What you need to do:
Exactly the lines from the one containing "# The middle" through the one containing "points = [vertex.co" must be returned; include both ends and nothing else.

______

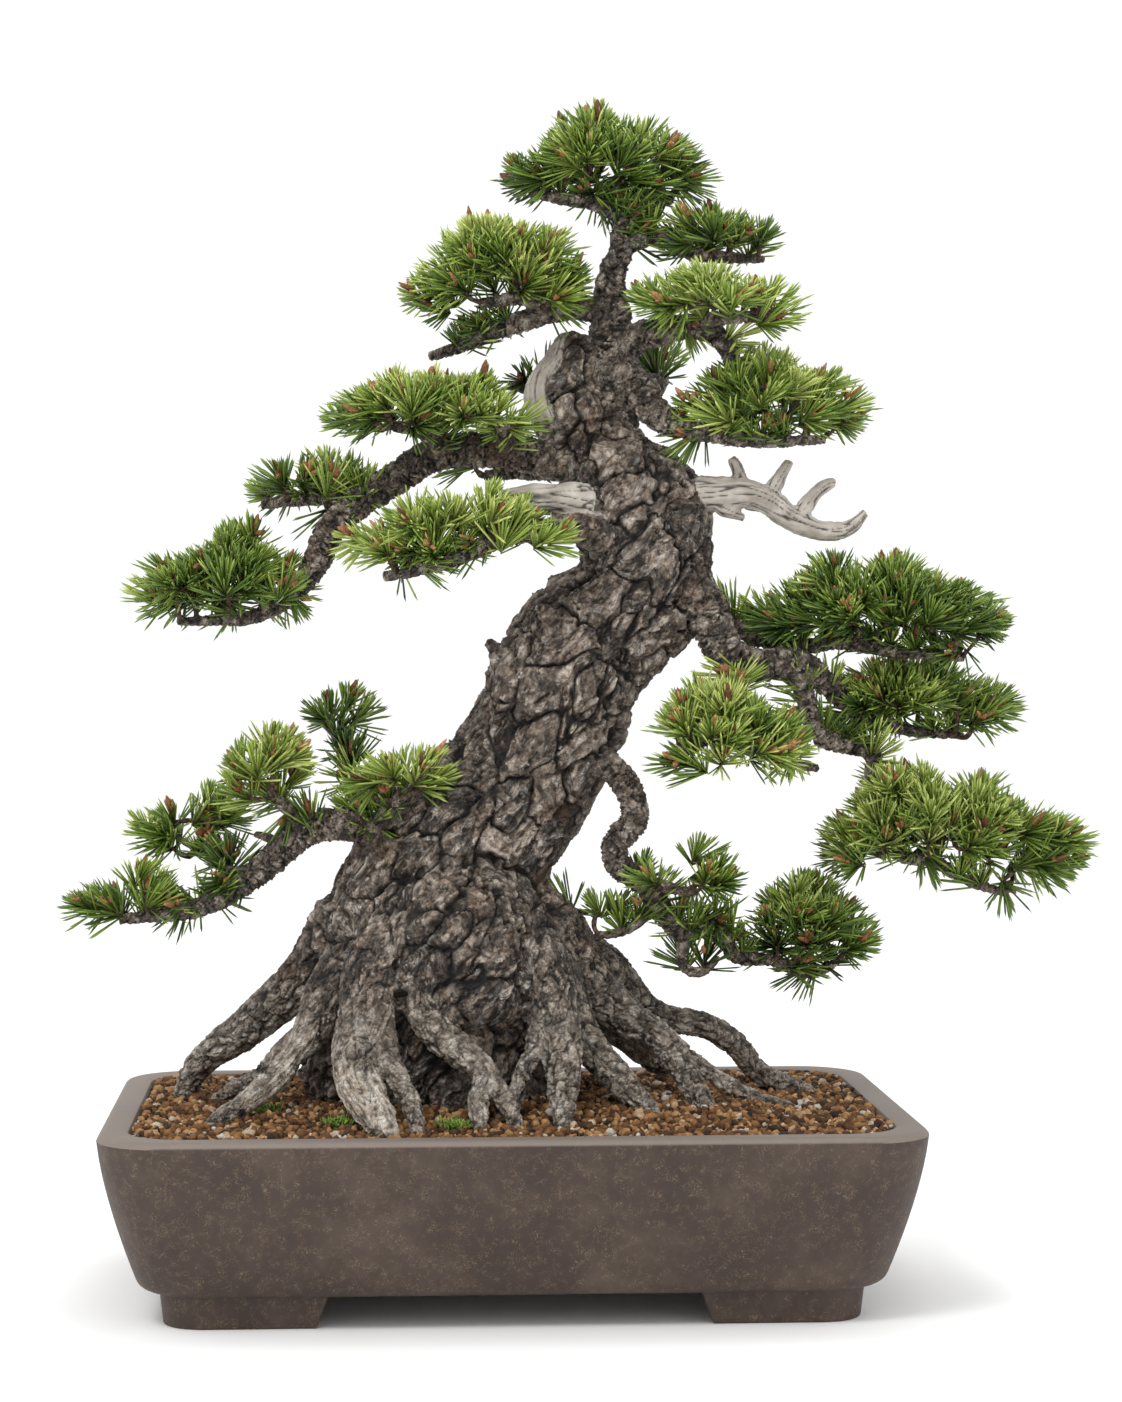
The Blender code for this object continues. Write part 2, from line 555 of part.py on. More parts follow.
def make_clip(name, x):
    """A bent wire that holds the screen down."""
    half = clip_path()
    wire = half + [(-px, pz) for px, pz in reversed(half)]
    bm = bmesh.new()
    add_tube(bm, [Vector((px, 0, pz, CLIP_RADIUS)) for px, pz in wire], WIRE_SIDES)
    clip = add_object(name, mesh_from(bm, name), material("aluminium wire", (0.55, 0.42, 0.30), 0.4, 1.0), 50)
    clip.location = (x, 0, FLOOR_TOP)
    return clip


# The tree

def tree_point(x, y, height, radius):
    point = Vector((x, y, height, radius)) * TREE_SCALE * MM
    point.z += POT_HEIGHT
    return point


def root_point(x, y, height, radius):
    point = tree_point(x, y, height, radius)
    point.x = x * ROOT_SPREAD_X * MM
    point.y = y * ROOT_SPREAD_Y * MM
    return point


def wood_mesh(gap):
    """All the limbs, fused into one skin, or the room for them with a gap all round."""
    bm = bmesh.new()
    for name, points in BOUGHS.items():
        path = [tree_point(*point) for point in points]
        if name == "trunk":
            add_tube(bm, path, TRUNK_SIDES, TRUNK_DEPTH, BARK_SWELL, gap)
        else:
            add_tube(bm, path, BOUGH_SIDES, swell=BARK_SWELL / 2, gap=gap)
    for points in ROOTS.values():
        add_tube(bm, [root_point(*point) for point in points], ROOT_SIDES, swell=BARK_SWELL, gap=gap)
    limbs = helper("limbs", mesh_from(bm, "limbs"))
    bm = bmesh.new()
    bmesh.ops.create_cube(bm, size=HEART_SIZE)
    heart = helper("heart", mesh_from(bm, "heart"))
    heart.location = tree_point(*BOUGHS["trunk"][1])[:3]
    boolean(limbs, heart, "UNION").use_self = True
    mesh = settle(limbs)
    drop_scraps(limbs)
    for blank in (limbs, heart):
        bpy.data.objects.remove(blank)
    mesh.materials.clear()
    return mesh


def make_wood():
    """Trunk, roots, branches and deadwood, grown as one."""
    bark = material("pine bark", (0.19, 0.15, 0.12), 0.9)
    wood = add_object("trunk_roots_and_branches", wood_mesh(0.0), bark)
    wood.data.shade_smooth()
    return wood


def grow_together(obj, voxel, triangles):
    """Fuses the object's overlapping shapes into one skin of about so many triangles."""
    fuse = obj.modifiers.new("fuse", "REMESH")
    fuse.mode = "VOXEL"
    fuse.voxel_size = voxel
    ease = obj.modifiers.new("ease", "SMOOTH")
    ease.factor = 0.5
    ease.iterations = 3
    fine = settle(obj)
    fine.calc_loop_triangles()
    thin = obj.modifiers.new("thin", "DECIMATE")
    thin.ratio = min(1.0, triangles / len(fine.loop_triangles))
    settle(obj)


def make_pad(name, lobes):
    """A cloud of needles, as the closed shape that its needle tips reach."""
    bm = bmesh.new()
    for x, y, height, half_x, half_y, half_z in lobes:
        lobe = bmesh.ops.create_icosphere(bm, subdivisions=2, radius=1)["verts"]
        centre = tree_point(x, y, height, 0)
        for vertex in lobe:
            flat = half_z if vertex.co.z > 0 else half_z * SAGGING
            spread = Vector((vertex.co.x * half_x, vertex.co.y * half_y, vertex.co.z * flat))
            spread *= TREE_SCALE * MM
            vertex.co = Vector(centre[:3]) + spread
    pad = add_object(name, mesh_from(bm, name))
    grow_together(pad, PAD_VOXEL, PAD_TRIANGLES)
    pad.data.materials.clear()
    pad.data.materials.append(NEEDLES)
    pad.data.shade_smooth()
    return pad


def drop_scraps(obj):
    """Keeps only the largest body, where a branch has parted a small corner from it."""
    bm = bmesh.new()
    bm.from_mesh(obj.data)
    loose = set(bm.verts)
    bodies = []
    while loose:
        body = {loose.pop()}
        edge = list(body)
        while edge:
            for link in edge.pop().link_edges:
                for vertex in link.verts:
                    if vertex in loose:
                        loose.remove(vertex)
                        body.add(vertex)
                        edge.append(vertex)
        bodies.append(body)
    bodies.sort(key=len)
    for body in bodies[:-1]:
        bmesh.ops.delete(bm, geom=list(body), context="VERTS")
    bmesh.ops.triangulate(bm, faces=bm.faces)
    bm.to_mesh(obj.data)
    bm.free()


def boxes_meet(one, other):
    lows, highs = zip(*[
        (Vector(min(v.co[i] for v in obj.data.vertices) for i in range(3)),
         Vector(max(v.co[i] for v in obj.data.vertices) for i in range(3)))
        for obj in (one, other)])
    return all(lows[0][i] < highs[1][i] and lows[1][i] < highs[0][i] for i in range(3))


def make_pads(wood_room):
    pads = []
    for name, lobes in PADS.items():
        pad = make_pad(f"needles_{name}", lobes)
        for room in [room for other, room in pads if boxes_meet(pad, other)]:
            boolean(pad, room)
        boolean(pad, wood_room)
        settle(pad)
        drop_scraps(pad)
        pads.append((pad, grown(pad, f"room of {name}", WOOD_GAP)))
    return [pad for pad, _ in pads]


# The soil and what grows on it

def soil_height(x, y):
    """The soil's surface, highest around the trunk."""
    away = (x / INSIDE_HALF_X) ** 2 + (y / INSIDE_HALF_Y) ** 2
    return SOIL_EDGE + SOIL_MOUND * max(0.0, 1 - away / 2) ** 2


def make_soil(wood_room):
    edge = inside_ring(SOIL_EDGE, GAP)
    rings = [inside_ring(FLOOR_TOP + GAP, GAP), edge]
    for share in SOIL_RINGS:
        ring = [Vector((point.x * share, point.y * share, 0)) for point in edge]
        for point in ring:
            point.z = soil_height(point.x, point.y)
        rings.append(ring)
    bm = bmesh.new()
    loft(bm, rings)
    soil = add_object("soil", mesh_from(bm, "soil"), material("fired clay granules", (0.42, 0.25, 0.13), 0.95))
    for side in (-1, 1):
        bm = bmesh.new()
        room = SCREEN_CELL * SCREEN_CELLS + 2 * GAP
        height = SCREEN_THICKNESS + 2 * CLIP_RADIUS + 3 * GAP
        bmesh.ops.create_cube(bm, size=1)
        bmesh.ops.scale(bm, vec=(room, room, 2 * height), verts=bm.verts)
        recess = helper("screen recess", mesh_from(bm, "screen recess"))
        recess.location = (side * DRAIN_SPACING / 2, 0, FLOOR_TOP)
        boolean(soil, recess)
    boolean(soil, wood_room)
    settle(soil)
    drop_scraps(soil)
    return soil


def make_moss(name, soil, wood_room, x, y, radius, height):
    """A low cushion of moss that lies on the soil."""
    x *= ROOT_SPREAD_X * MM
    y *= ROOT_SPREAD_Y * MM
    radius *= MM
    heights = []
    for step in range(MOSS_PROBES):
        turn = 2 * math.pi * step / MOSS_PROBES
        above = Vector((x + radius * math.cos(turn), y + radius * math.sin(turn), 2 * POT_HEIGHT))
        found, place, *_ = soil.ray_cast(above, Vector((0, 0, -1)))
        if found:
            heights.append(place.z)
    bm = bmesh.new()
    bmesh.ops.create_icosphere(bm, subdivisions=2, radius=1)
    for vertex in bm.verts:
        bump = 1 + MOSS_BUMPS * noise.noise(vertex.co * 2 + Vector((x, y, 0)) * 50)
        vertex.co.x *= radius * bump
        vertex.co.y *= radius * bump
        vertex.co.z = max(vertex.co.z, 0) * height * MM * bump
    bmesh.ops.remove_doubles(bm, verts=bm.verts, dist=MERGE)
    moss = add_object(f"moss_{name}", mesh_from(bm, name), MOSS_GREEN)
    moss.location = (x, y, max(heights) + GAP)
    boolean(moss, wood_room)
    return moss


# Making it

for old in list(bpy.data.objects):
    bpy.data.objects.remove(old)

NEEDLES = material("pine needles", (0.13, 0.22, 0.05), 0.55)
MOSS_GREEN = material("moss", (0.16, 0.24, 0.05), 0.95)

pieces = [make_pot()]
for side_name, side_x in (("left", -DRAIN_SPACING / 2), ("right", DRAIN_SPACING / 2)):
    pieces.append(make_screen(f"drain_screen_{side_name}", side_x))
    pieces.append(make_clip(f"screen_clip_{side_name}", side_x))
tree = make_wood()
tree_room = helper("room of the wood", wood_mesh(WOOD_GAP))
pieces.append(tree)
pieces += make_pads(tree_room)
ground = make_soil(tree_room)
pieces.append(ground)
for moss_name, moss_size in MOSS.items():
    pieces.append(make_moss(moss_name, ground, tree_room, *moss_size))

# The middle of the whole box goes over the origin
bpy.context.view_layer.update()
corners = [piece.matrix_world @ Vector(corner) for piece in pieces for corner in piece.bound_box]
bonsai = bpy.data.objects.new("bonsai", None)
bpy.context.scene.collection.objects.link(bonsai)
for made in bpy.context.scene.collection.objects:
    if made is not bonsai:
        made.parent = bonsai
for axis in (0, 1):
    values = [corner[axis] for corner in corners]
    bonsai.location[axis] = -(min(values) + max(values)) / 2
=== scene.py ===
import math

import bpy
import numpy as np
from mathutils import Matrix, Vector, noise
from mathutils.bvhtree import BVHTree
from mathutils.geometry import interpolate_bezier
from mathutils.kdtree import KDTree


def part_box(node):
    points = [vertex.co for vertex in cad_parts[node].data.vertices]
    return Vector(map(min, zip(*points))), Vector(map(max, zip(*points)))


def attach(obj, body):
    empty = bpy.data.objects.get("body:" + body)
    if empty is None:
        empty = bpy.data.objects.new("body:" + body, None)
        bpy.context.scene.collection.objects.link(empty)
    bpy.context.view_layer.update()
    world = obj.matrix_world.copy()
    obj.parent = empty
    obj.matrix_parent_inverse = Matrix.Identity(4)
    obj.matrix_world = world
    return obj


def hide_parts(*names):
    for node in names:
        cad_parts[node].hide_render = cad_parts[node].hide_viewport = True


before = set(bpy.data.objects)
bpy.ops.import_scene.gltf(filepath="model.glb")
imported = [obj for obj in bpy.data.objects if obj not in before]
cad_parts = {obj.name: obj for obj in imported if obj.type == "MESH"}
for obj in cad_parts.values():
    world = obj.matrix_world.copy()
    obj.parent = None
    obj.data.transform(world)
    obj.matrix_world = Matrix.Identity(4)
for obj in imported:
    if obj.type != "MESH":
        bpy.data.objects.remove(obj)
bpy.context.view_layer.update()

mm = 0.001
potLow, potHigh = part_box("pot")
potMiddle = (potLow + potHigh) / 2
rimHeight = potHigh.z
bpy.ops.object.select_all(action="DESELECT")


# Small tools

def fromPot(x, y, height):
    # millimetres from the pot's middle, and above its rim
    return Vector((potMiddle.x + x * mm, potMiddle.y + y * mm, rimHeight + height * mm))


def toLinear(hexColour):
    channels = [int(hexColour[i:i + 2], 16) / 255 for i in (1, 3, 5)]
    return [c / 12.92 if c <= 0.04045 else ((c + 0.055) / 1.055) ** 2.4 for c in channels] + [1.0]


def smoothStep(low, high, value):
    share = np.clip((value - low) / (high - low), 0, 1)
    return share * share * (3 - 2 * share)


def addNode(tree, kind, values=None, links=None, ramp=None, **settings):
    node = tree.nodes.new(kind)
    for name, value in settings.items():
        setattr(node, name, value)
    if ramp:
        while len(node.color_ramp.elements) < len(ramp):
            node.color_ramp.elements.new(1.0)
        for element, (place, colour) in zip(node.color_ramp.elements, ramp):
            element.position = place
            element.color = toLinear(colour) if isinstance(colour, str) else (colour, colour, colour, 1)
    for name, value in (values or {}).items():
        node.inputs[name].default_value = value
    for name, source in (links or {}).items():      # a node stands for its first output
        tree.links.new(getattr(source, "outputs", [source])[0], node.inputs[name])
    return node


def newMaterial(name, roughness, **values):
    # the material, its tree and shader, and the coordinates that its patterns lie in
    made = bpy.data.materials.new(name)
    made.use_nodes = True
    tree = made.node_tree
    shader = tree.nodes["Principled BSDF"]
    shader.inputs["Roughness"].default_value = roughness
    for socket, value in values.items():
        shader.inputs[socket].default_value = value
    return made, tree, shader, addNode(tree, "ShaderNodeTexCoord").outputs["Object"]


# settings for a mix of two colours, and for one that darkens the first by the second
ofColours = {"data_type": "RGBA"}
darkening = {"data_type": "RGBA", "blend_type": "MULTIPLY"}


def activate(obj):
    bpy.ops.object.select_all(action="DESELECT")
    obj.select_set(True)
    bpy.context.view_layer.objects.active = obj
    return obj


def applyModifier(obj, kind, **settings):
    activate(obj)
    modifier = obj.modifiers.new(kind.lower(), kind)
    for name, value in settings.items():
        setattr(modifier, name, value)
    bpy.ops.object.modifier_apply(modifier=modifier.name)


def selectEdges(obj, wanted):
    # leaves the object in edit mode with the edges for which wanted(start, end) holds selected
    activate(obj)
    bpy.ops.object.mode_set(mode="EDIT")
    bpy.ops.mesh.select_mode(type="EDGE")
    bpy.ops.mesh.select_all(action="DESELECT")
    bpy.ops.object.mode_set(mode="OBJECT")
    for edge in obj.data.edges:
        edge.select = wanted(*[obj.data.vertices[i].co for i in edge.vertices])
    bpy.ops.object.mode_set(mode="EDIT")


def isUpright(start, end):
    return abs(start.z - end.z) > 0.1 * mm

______

Result for this task:
# The middle of the whole box goes over the origin
bpy.context.view_layer.update()
corners = [piece.matrix_world @ Vector(corner) for piece in pieces for corner in piece.bound_box]
bonsai = bpy.data.objects.new("bonsai", None)
bpy.context.scene.collection.objects.link(bonsai)
for made in bpy.context.scene.collection.objects:
    if made is not bonsai:
        made.parent = bonsai
for axis in (0, 1):
    values = [corner[axis] for corner in corners]
    bonsai.location[axis] = -(min(values) + max(values)) / 2
=== scene.py ===
import math

import bpy
import numpy as np
from mathutils import Matrix, Vector, noise
from mathutils.bvhtree import BVHTree
from mathutils.geometry import interpolate_bezier
from mathutils.kdtree import KDTree


def part_box(node):
    points = [vertex.co for vertex in cad_parts[node].data.vertices]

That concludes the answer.